Open source has shaped the software world because it made important building blocks inspectable, reusable, and improvable.
AI collaboration needs some of that same spirit.
But "open" is not enough by itself.
When the subject is shared context, user data, team memory, and AI participation in work, openness has to come with governance. Otherwise, a commons can become a mess of unclear ownership, unsafe reuse, and trust gaps.
This is where open collaborative AI has to be more precise than old slogans. The useful goal is not to publish every model, dataset, workspace, or customer artifact. It is to make the rules of collaboration clear enough that people can see how context moves, who controls it, what can be reused, and what must stay bounded.
Open shared intelligence should mean open protocols and portable governance patterns, not public exposure of private work.

What should be open
In collaborative AI, openness can mean several things:
- open protocols for communication,
- interoperable data formats,
- inspectable AI participant behavior,
- transparent permission models,
- reusable patterns for human approval,
- shared safety practices.
These are practical foundations. They help teams avoid lock-in and make it easier for systems to work together without hiding how context moves.
The goal is not to make all models, datasets, or customer workspaces public.
The goal is to make the rules of collaboration inspectable and portable enough to earn trust.
Inspectable AI participant behavior does not mean full model interpretability. In practical product terms, it means the room can see the participant's role, the context it used, the tool permissions it had, the action log it produced, and the approval path that still belongs to people.
Shared intelligence is not free-for-all memory
A shared-intelligence system has to respect boundaries.
Some context is personal. Some belongs to a room. Some belongs to an organization. Some should expire. Some should become authoritative. Some should never be used to train or inform anything beyond its original scope.
A project room makes this concrete.
It may contain a personal note, a customer transcript, a team decision, an AI-generated draft, and a final brief. Those should not all have the same rights. The personal note may stay private. The transcript may be usable only for the room. The team decision may become a durable record. The AI-generated draft may need review before anyone treats it as truth. The final brief may become reusable organizational memory only after a person approves it.
Open governance is the difference between "we saved the conversation" and "we know what each part of the conversation is allowed to become."
Open governance should help answer:
- Who owns the context?
- Who can inspect it?
- Who can correct it?
- What can an AI participant use?
- What can leave the room?
- What becomes part of durable memory?
Without those answers, openness can become a liability.
Why protocols matter
Protocols are how values become infrastructure.
If AI collaboration is built only as closed product behavior, users have to trust the vendor's promises. If key patterns become inspectable protocols, users and developers can reason about the system more clearly.
This is one reason open communication foundations matter. Shared intelligence needs a serious starting point for rooms, identity, messages, and interoperability.
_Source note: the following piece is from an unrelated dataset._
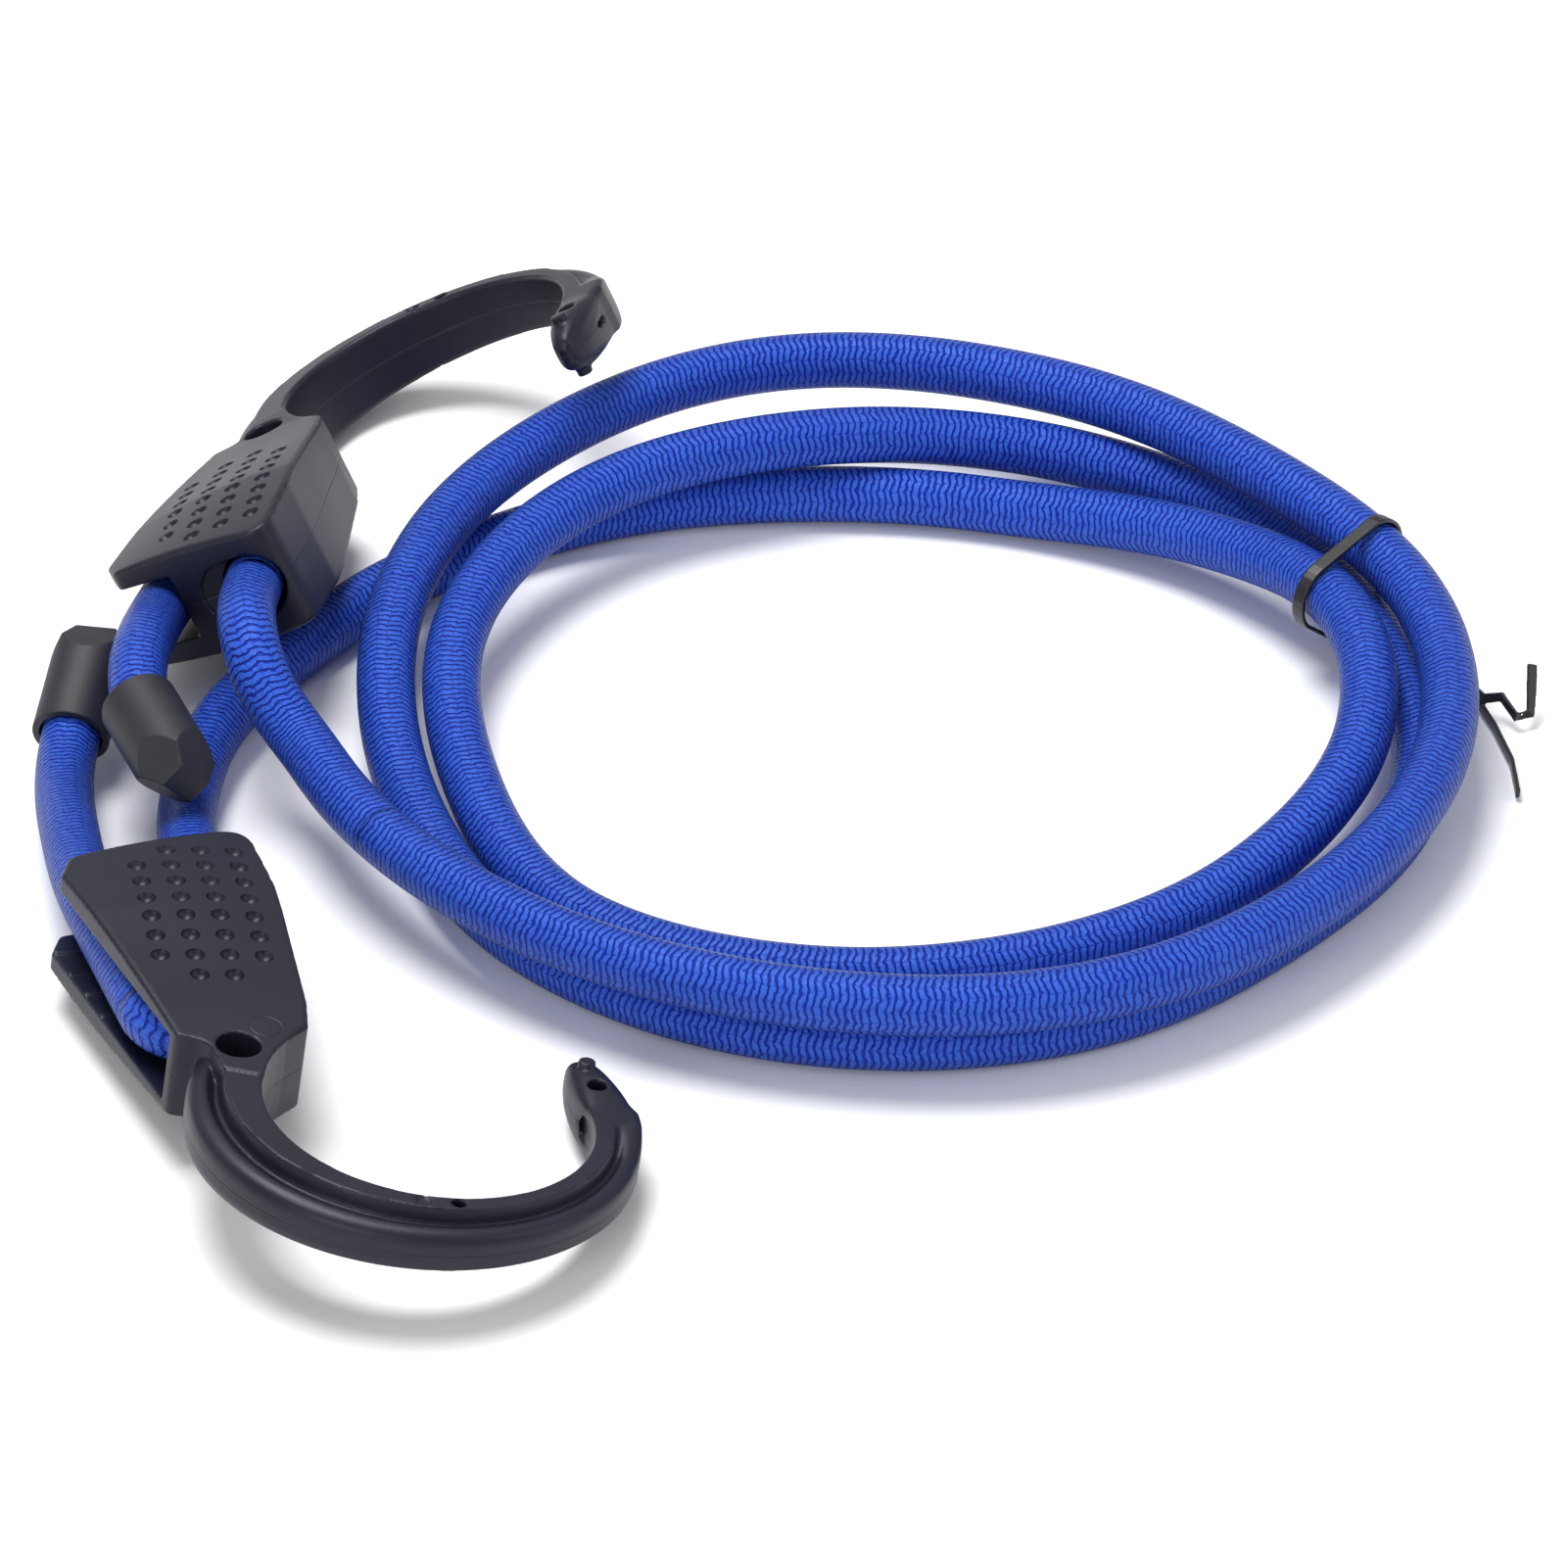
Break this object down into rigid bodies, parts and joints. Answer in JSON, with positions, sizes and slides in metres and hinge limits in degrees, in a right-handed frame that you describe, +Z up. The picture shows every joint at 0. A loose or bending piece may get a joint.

But Matrix does not solve the AI governance layer by itself.
The AI layer still needs product discipline: which context is visible, which AI participant role can use it, which artifact becomes durable, which action remains blocked, and which approval path has to stay human-owned. But the foundation matters because open infrastructure makes those higher-level rules easier to inspect, integrate, and challenge.
Governance is a product feature
Governance should not be buried in legal text.
It should show up in the workflow:
- visible AI participant roles,
- permission-aware context,
- approval paths,
- audit trails,
- correction tools,
- clear separation between personal and shared memory.
These are not enterprise checkboxes. They are the reason a small team can trust AI inside meaningful work.
If an AI participant drafts a customer follow-up, governance should not appear after the fact. The workflow should already show which room context was used, whether the draft references private or shared memory, whether the AI participant had permission to prepare that draft, and who must approve it before anything leaves the room.

The practical opportunity
The strongest version of open collaborative AI is not a vague "commons of cognition."
It is a set of shared patterns that help people and AI participants work together safely:
- room context,
- durable artifacts,
- transparent AI participation,
- bounded action,
- user-owned correction,
- interoperability where it matters.
That is ambitious enough.
Open shared intelligence should make collaboration more trustworthy, not just more connected.